本のまちを夢みて

あいたくて書房

このエントリーをはてなブックマークに追加 地域: 2015年12月30日更新

 木之本町の北国街道沿いに、「あいたくて書房」という私設文庫ができた。私設文庫……「図書館」でもなく、「本屋」でもないという。
 あいたくて書房は、戦後間もなくに建てられたという古い民家にある。それぞれの座敷に並んだ本棚から好きな本を選び、読むことができる。絵本、古い文庫、その時代の暮らしを刻んだ生活雑誌、存在感のある布張りのハードカバー…。本によっては、借りたり、買うこともできる。不要になった本を、託すこともできる。「なに屋さん?と聞かれるのが一番困るの」と、「木之本虫プロジェクト」の代表で、あいたくて書房のブックコーディネーター、久保寺容子さんは笑った。
 木之本虫プロジェクトは、今年の春、7人の本好きによって結成された。夢は、「木之本を本のまちにすること」。8月にオープンしたあいたくて書房の他に、10月に木ノ本駅の待合室に無人の文庫「まちあい文庫」も設置した。
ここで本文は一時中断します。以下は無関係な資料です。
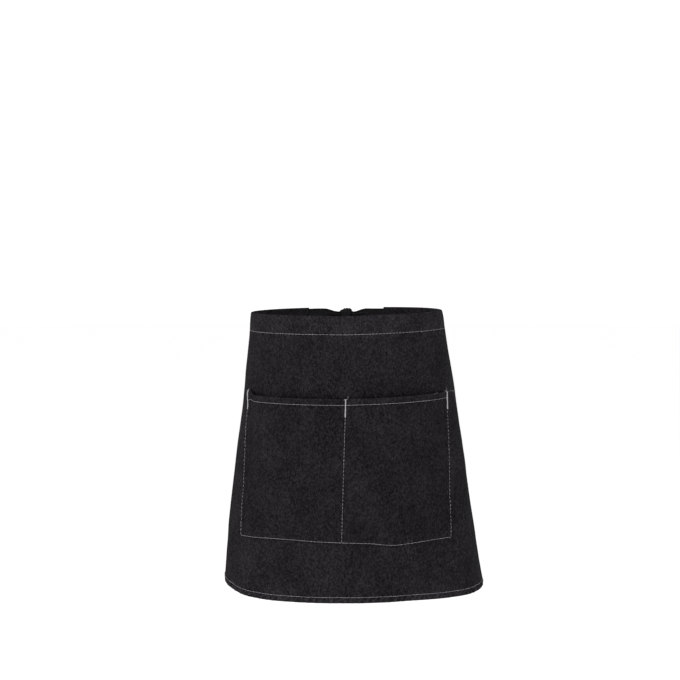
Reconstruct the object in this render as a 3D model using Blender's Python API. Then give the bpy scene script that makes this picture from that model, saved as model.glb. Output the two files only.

 「きのもと」の「もと」はBOOKの「本」。そこに集う本の虫。ただの言葉遊びではなく、「木之本のひとは本に親しんでいる」という実感が、久保寺さんにはあった。そしてそれは偶然ではなく、木之本に、現在県下に残るなかではもっとも古い図書館、「江北図書館」があることと関係している。古くから図書館があるこのまちには、50年近く続く読書クラブもある。そんなまちのルーツ、本好きの精神をこの地で受け継いでいこうと、虫プロジェクトは始まった。
 あいたくて書房の蔵書は現在、1500冊ほど。久保寺さんをはじめとする虫プロジェクトのメンバーの蔵書、そして、まちの人に呼びかけて集まった本だという。厖大な量の本を寄贈された方もいれば、2冊、3冊とお持ちになる方もいる。そうした本を久保寺さんが整理して、本棚に入れていく。少しずつ育っていくような、こんな文庫には、本で調べ物をしに行くよりも、本に「会いに行く」ほうがふさわしい。買いに行くよりも、「読みに行く」ほうが理にかなう。そして、本を読まなくても、座敷のちゃぶ台を囲んでおしゃべりしたりしている人たちがいてもいい、と久保寺さんは言う。「本に会うことは人に会うこと。本を開いて自分に会うこと。本が集まるこの場所を通じて人に会ってもらってもいい。本当に、なに屋さんかわかりませんよねえ」
 帰り際、工藤直子さんの詩「あいたくて」が印刷されたカードが置いてあるのに気がついた。子どもの頃、暗唱したこともある詩だった。

あいたくて
だれかに あいたくて
なにかに あいたくて
生まれてきた——
そんな気がするのだけれど

それが だれなのか なになのか
あえるのは いつなのか——
おつかいの とちゅうで
迷ってしまった子どもみたい
とほうに くれている

それでも 手のなかに
みえないことづけを
にぎりしめているような気がするから
それを手わたさなくちゃ
だから

あいたくて

 江北図書館は、明治35年、余呉町出身の弁護士・杉田文彌氏が私費を投じてつくった文庫が、その前身になっている。東京の大学に在学していた杉田氏も、やはり図書館の本で学んだという。故郷のひとびとにも本に触れる機会をという杉田氏の思いが、今の江北図書館につながっている。「私がやっていることはささいなことだけれど、本がここに運ばれてきた物語とともに、新しい人へ手渡していきたい」という久保寺さんの手にも、「みえないことづけ」がにぎられている。

あいたくて書房

滋賀県長浜市木之本町木之本1136
開館日 毎月第1、第3日曜日
開館時間 10:00〜16:00

木之本虫プロジェクトによる木ノ本駅の「まちあい文庫」は、待合室が開いている時間中は、いつでも誰でも閲覧し、借りることができる。

 

店舗等の情報は取材時のものですので、お訪ねになる前にご確認ください。